I would go ahead and post it too. We will be doing the same around 11-12 weeks, but most family will know by then
That is sweet of you to be worried about her feelings, but I'm sure she will be happy for you. I am worried similarly because my cousin has been trying for a year itch no luck and we were blessed to get a GDP our first month of trying. I know she will be happy for me, but I am still concerned for her feelings.
I never announce on FB. I know lots of people who don't. You just know or you don't. If they are your friends IRL now, they find out, if not who cares. When someone posted something referring to it last time, I actually deleted it. When the baby was born, I actually had some comments to the effect of - ummm apparently you had a baby?!?! I would do the mass e-mail to those you want to know, and ask not to make comments because you are not announcing yet.
As far as your friend with infertility, unfortunately it's becoming all too common, and I guarantee you have other friends/acquaintances who are having similar issues. It is impossible to cater to everyone's feelings. This is good news, and you're allowed to treat it as such without sugarcoating it for everyone you are not even close to!

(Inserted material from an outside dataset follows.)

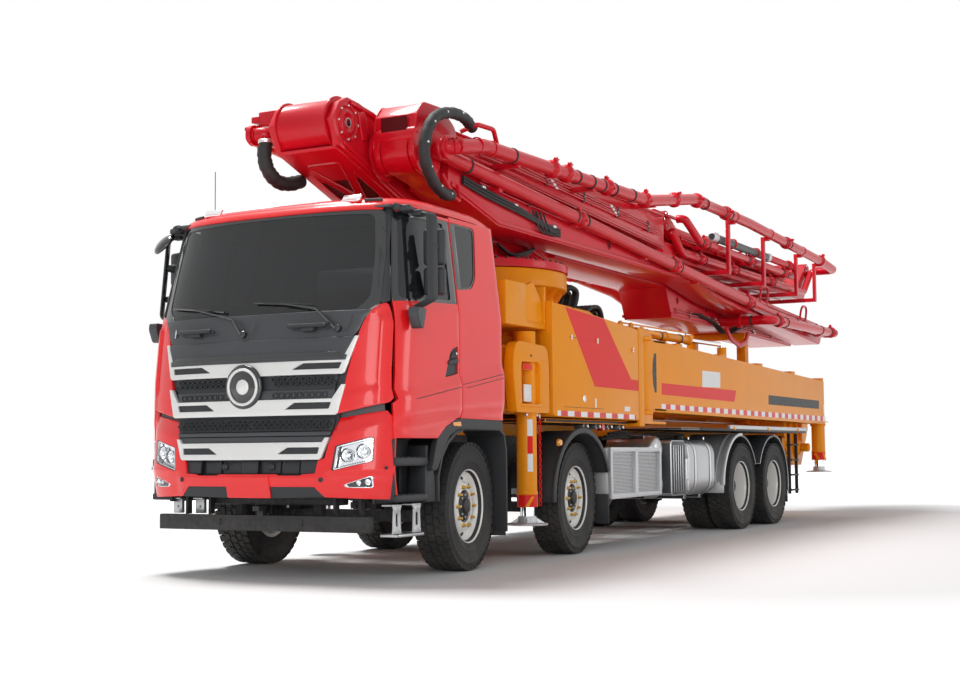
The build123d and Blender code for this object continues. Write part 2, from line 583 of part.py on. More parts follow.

Just go with your gut on this one - whatever feels the most comfortable to you. I don't have facebook, but in the past when I did, I never announced... maybe that's because I didn't even tell my family last time until I was around 28 weeks... and my dad didn't find out until he came to visit a week before the baby was born. That's just me though. My family thinks I'm a freak of nature for having more than the "standard 1-2 kids" and aren't exactly overjoyed.